The fact that bees are quite important to life on this planet goes without saying; and at a more parochial level, where would Alberca be without its honey hawking traders? Beekeeping has been one of humanity’s more successful forays into the realm of exploiting nature (there have been many examples of such exploitation; from the horse to the luckless bomb dolphin). But how do we repay our animal comrades? Well, generally by eroding their environment and messing about with their genes.

Given our track record it wouldn’t be much of a surprise if the cause of the mysterious apian disease turns out to have an indirectly human origin. Some bee keepers are taking their colonies up north in the hope that they might flourish there. Whether this will in fact protect them from the mysterious blight or simply spread the problem remains to be seen. As a species we have a propensity to apply the concept of physical distance to whichever problem presents itself, from radioactive waste to poverty. I suppose the ultimate extension of this philosophy is what the NASA nerds embrace in their desire to see man cultivate (and no doubt despoil) the surface of other planets.
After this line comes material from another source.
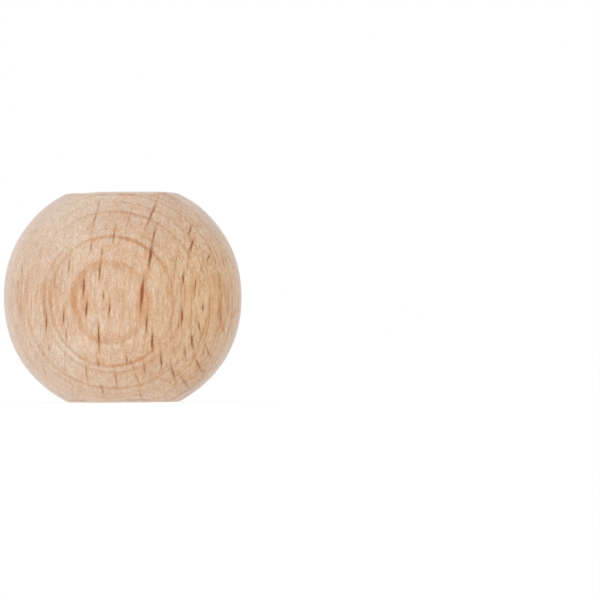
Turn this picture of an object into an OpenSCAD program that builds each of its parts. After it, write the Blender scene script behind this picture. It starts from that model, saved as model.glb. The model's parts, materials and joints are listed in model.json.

Perhaps the answer could lie in breeding, as it did with the dreaded Phyloxera; but then you’ve got to be careful with bees haven’t you? The last thing we want is another disaster movie. Who knows what the results of such genetic experiments might be this time? One thing, however, seems certain; whether or not the colonies head north the prices of bee related products, such as honey, oh and beeswax, are bound to rise; and while these products aren’t exactly essential to the economy, someone’s bound to suffer because someone somewhere always does.